» Do this
Return the material below in full and exactly.

» Provided data
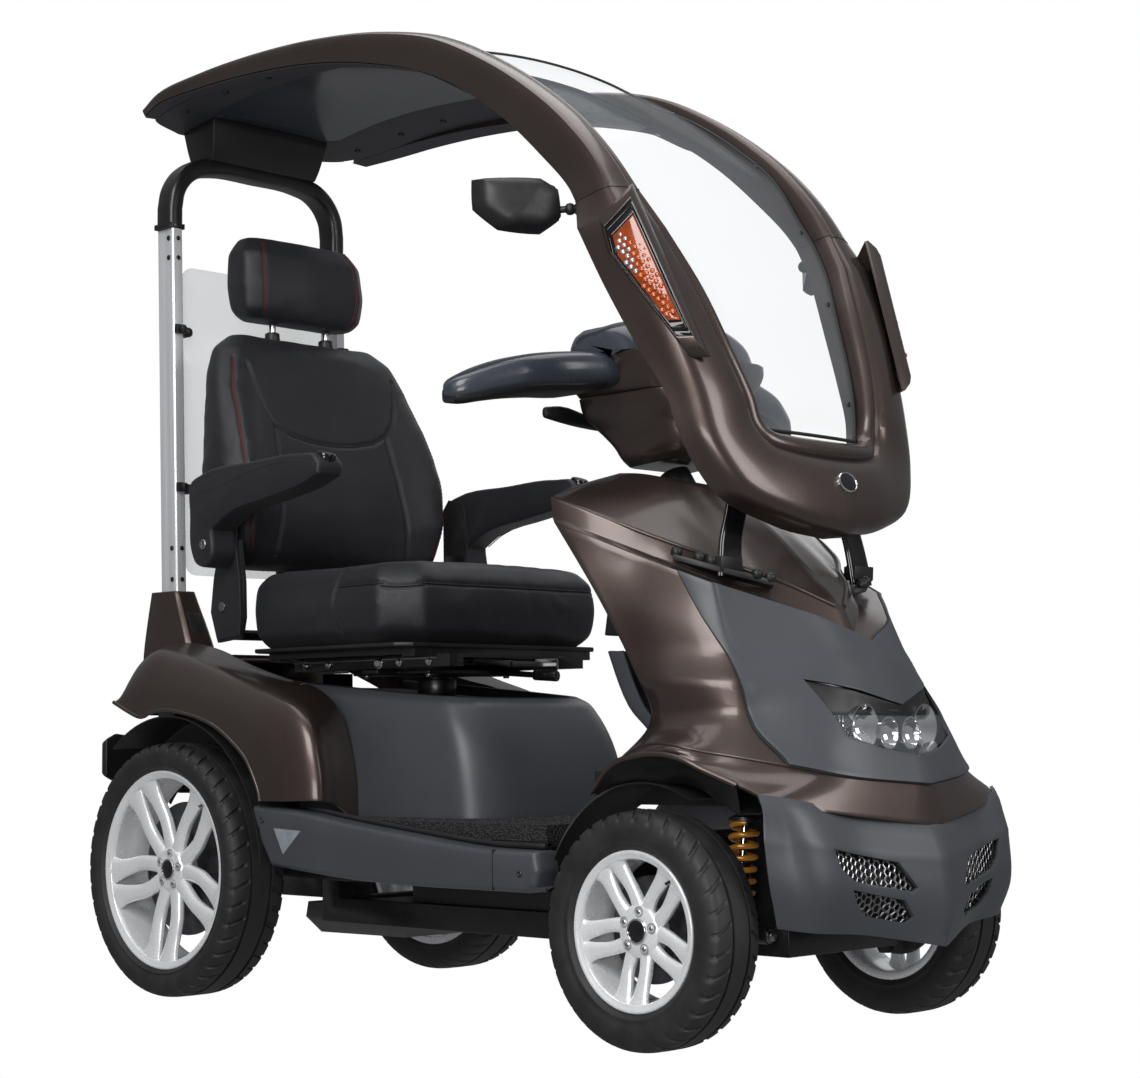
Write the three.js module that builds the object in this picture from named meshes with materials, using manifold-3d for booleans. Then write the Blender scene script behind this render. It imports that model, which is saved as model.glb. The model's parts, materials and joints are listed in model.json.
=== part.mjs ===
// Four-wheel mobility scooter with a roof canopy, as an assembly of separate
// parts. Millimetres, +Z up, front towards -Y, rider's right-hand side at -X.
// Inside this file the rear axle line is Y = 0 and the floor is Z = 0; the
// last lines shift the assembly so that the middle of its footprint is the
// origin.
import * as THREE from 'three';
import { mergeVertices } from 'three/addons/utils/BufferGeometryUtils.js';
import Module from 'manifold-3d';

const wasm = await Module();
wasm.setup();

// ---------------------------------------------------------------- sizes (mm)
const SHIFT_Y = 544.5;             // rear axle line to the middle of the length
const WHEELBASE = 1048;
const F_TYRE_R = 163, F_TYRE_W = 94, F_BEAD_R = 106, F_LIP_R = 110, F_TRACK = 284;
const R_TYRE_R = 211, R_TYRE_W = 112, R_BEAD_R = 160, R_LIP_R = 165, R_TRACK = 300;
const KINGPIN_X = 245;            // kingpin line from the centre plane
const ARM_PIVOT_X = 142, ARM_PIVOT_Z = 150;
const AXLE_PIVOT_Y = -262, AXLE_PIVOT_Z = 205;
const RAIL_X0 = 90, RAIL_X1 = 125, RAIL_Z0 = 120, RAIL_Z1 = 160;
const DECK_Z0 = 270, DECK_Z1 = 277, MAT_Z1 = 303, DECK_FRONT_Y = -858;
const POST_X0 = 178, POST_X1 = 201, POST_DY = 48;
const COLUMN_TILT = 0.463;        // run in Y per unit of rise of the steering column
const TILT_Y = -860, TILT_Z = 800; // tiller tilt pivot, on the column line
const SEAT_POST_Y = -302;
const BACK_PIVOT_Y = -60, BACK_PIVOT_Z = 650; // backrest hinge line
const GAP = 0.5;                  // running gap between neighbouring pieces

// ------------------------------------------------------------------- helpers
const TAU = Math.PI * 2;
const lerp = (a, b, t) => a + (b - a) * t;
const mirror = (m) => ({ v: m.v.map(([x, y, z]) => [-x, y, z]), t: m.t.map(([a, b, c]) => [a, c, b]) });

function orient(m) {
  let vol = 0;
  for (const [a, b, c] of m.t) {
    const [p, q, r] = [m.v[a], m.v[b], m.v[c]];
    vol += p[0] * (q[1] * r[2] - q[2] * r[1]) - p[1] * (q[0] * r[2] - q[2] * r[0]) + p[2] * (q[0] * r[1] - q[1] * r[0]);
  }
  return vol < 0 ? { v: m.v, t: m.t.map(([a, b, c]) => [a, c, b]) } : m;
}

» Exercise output
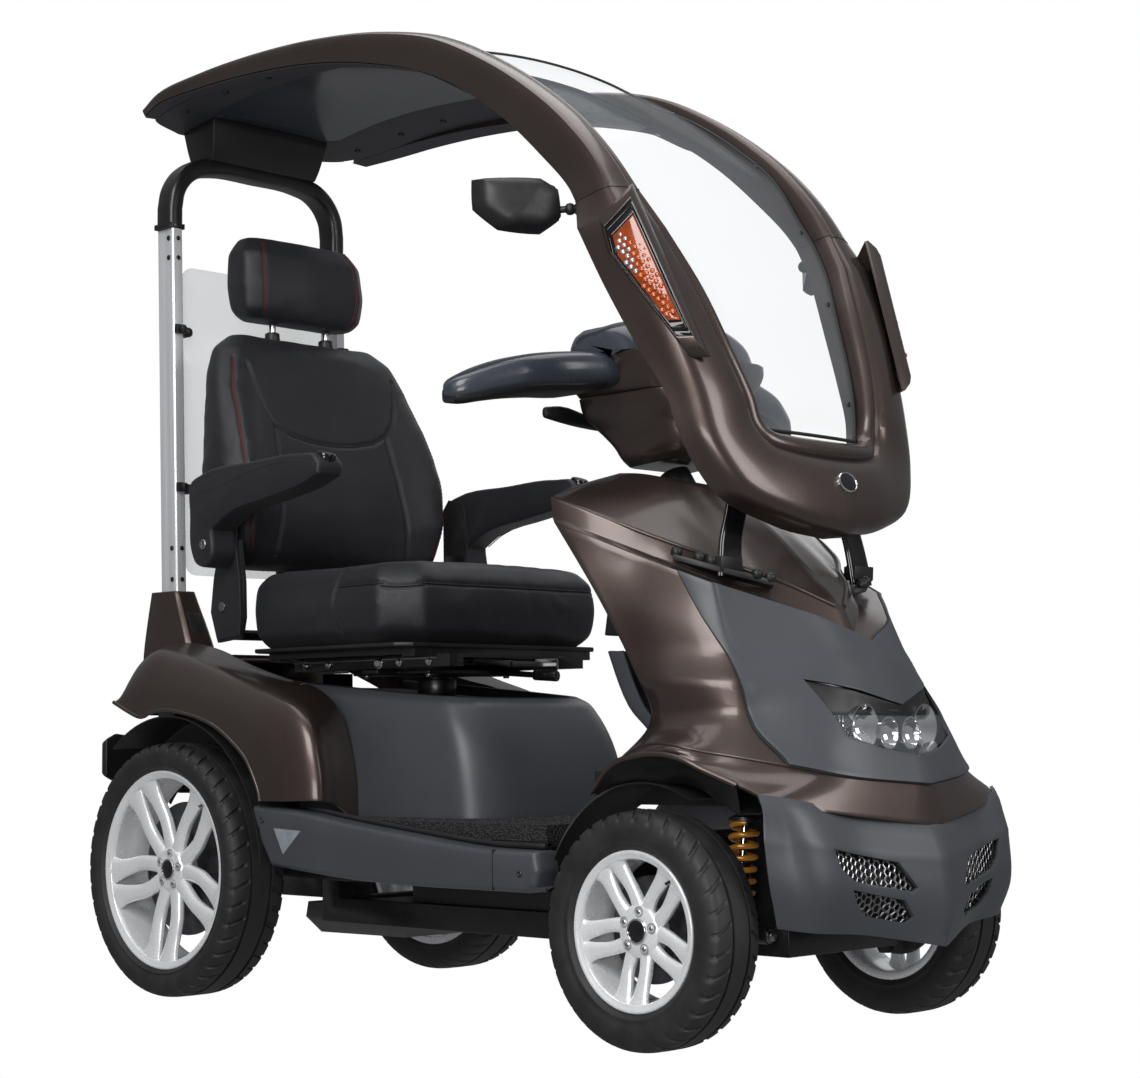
Write the three.js module that builds the object in this picture from named meshes with materials, using manifold-3d for booleans. Then write the Blender scene script behind this render. It imports that model, which is saved as model.glb. The model's parts, materials and joints are listed in model.json.
=== part.mjs ===
// Four-wheel mobility scooter with a roof canopy, as an assembly of separate
// parts. Millimetres, +Z up, front towards -Y, rider's right-hand side at -X.
// Inside this file the rear axle line is Y = 0 and the floor is Z = 0; the
// last lines shift the assembly so that the middle of its footprint is the
// origin.
import * as THREE from 'three';
import { mergeVertices } from 'three/addons/utils/BufferGeometryUtils.js';
import Module from 'manifold-3d';

const wasm = await Module();
wasm.setup();

// ---------------------------------------------------------------- sizes (mm)
const SHIFT_Y = 544.5;             // rear axle line to the middle of the length
const WHEELBASE = 1048;
const F_TYRE_R = 163, F_TYRE_W = 94, F_BEAD_R = 106, F_LIP_R = 110, F_TRACK = 284;
const R_TYRE_R = 211, R_TYRE_W = 112, R_BEAD_R = 160, R_LIP_R = 165, R_TRACK = 300;
const KINGPIN_X = 245;            // kingpin line from the centre plane
const ARM_PIVOT_X = 142, ARM_PIVOT_Z = 150;
const AXLE_PIVOT_Y = -262, AXLE_PIVOT_Z = 205;
const RAIL_X0 = 90, RAIL_X1 = 125, RAIL_Z0 = 120, RAIL_Z1 = 160;
const DECK_Z0 = 270, DECK_Z1 = 277, MAT_Z1 = 303, DECK_FRONT_Y = -858;
const POST_X0 = 178, POST_X1 = 201, POST_DY = 48;
const COLUMN_TILT = 0.463;        // run in Y per unit of rise of the steering column
const TILT_Y = -860, TILT_Z = 800; // tiller tilt pivot, on the column line
const SEAT_POST_Y = -302;
const BACK_PIVOT_Y = -60, BACK_PIVOT_Z = 650; // backrest hinge line
const GAP = 0.5;                  // running gap between neighbouring pieces

// ------------------------------------------------------------------- helpers
const TAU = Math.PI * 2;
const lerp = (a, b, t) => a + (b - a) * t;
const mirror = (m) => ({ v: m.v.map(([x, y, z]) => [-x, y, z]), t: m.t.map(([a, b, c]) => [a, c, b]) });

function orient(m) {
  let vol = 0;
  for (const [a, b, c] of m.t) {
    const [p, q, r] = [m.v[a], m.v[b], m.v[c]];
    vol += p[0] * (q[1] * r[2] - q[2] * r[1]) - p[1] * (q[0] * r[2] - q[2] * r[0]) + p[2] * (q[0] * r[1] - q[1] * r[0]);
  }
  return vol < 0 ? { v: m.v, t: m.t.map(([a, b, c]) => [a, c, b]) } : m;
}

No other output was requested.